YÜZDE 75'İ BİRİNCİ VE İKİNCİ BÖLGEDE
Uzmanlar tarafından yapılan çalışmalarda yurdumuzun yüzde 96'si ve nüfusumuzun yüzde 98 deprem alanlarında yaşadığı bilinmektedir. Türkiye’nin büyük sanayinin yüzde 75'i birinci ve ikinci deprem bölgelerindedir. 1999 depreminin yurdumuza maliyeti 17-20 milyar dolar olduğu, son 10 ili etkileyen depreminde 85-90 milyar dolar maliyet getireceği ileri sürülmektedir. Dünyada yapılan araştırmalarda meydana gelen depremlerin yaklaşık yüzde 80 i 10 ülkede meydana geldiği ortaya çıkarılmıştır. Endonezya, Çin, Japonya, Pakistan, Şili, Rusya, Türkiye, İran, Peru ve İtalya’dır.
NASIL MÜCADELE EDİYORLAR?
Dünya ülkeleri “Deprem öldürmez, binalar öldürür sözünü kanıtı niteliğinde alınan önemli tedbirlerdir. Deprem kültürü; depremlerle beraber yaşamayı öğrenmek başka bir ifade ile depreme dayanıklı binalar yapmak, depremin yıkıcı etkilerini asgari aşağıya indirecek konuları içeren toplumsal bilinç ve faaliyetlerin tamamıdır. Burada en büyük görev elbette kapsamlı bir deprem politikası oluşturulması gereken devlete düşüyor.
KONTROL MEKANİZMALI İŞLETİLMELİ
Türkiye’deki binalar çok daha büyük risk altında. Bu da Türkiye’de çok daha sıkı yönetmeliklere ve denetimlere ihtiyaç olduğunu ortaya koyuyor. Şehirciliğin sadece şehrin peyzajı ve çevre düzenlemeleri ile değil, öncelikli can güvenlikli, uzun vadede hizmet verecek, teknik alt yapılı binalar imal edilmesini sağlamak için doğru alanlarda doğru planlama, projelendirme, inşa, yalıtım denetim ve kesinlikle ciddi yaptırım bilinci ile yol alınmalıdır. Yapı stoğumuzun yenilenmesi ya da teknolojik ürün ve tekniklerle güçlendirilmesinin devlet yaptırımına alınması gerekir.
KABUL EDİLEMEZ
Binanın çökmesi kabul edilebilecek bir şey değildir.

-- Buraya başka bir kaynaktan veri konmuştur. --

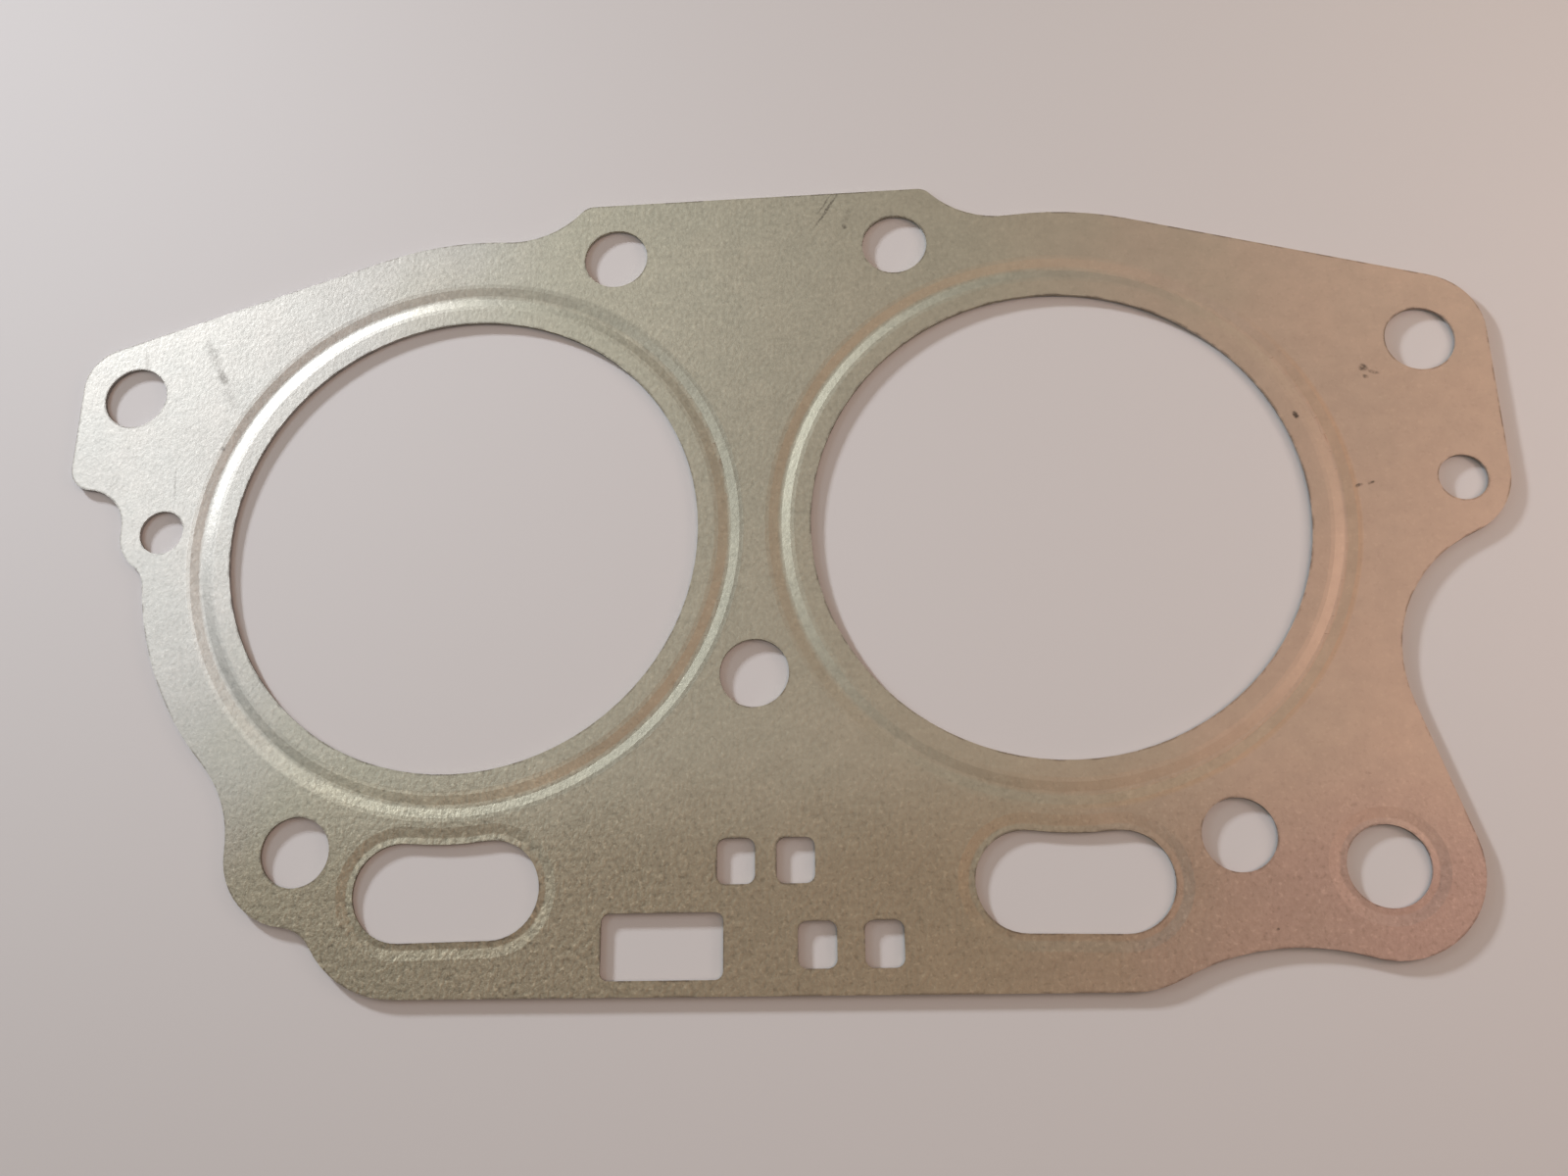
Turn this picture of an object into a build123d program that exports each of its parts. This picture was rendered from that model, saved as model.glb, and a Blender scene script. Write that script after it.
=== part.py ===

Bina depremde hasar alsa da insanların sağlıklı bir şekilde çıkabilecek kadar depreme karşı dayanımlı olması gerekir. Deprem kuşağında olan ŞİLİ bugün bu sorunları sert imar kuralları uygulayarak çözmüştür. Bu ülkede bina yönetmenliğine uygun yapılan, sıkı denetlenen dayanaklı binalar anlamına geliyor. Şili gelen misafirlerine bu ülkede çok sık deprem olur. “Siz buradayken de deprem olabilir, sakın korkmayın. Deprem olursa bulunduğunuz binayı terk etmeyin binalar güvenilirdir, asla yıkılmaz.” Demeyi emin bir şekilde söylemektedir.

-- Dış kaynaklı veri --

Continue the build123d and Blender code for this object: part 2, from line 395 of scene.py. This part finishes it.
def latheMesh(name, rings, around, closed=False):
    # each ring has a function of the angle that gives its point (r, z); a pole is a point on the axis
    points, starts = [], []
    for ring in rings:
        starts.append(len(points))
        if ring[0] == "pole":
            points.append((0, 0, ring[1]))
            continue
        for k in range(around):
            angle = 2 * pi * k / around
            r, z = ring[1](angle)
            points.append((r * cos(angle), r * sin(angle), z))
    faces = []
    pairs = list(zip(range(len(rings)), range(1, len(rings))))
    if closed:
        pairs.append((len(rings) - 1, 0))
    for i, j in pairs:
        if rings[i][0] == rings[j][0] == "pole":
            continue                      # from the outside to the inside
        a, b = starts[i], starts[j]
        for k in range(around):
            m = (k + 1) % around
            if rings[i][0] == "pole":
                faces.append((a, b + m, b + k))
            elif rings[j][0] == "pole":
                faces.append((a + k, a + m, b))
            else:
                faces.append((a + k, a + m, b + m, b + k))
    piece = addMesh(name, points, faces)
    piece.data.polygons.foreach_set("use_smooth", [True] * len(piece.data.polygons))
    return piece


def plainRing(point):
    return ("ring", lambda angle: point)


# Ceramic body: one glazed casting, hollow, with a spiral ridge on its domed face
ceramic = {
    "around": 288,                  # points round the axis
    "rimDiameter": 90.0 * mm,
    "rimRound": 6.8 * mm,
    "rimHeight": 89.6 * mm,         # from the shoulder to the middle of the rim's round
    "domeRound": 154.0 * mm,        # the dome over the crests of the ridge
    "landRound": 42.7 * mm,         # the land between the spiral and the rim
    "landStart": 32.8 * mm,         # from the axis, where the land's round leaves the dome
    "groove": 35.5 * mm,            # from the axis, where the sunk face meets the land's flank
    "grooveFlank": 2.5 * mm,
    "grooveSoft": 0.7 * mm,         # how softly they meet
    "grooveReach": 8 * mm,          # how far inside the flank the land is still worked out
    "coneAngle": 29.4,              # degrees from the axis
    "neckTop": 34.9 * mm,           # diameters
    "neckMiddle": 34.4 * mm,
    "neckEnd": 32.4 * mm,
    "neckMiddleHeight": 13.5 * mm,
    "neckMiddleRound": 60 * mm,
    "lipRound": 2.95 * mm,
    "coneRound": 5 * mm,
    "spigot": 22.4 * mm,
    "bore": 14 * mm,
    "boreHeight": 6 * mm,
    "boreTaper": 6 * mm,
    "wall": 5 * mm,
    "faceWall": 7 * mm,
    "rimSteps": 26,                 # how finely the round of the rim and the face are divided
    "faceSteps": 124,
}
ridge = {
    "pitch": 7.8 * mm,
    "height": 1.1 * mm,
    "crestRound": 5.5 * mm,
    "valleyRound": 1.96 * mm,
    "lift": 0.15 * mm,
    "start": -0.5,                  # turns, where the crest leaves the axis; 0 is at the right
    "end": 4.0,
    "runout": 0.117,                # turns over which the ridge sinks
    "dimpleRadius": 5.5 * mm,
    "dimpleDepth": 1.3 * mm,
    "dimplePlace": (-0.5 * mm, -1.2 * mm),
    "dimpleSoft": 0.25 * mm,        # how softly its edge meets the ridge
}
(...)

BM’NİN 2021 yılı insani gelişmişlik endeksine göre, Şile dünyada 42’inci sırada yer alıyor. Türkiye ise 48’inci sırada eğitim, ekonomik refah seviyesi açısından Türkiye ile birbirine yakın ülkedir.
ÜRKÜTÜCÜ BİR TABLO İLE KARŞI KARŞIYAYIZ
Sakarya’da 1999 depremini atlatan 4 kat ve üstü 6 bin bina bulunduğu bağımsız bölüm olarak 20 bin yapı olduğu belirlenmiştir. Başta Adapazarı ilçesi olarak yerleşimlerin alüvyon zemim üzerinde sıvılaşmanın ve zayıf taşıma gücünün olduğu bölgedir. Parsel bazında YIK-YAP anlayışı ile hareket edilmesi, sosyal ve kentsel alt yapı problemlerini ortaya çıkarmaya devam etmektedir. Kamu binaları okullar, hastaneler, altyapı, yollar, köprüler, incelenmelidir. Hizmet veren kamu binaları tekrar kontrol edilmelidir.
DEPREM KÜLTÜRÜ
Sakarya’da öncelikle yaşayanlarda deprem kültürü oluşturulmalıdır. Sakarya’nın 1/25000 imar planları tekrar gözden geçirilip yüksek alanlara şehir taşınmalıdır. Mevcut yerlerde toprağın taşıma gücüne göre kat ve yapı konstrüksiyonları verilmeli ve sıkı kontrol edilmelidir. İmar barışından geçen binaların depreme dayanma gücü sıkı bir şekilde kontrol edilmelidir Kentsel dönüşümler belediyelerin bütçeleri ile gerçekleşmesi mümkün değildir. Devlet, kamu yönetimleri, STK'lar halk ile beraber bunları gerçekleştirebiliriz. Son olarak “Yaşamak istiyorsan depremden korun” depremle yaşamak demek önlem almak demektir."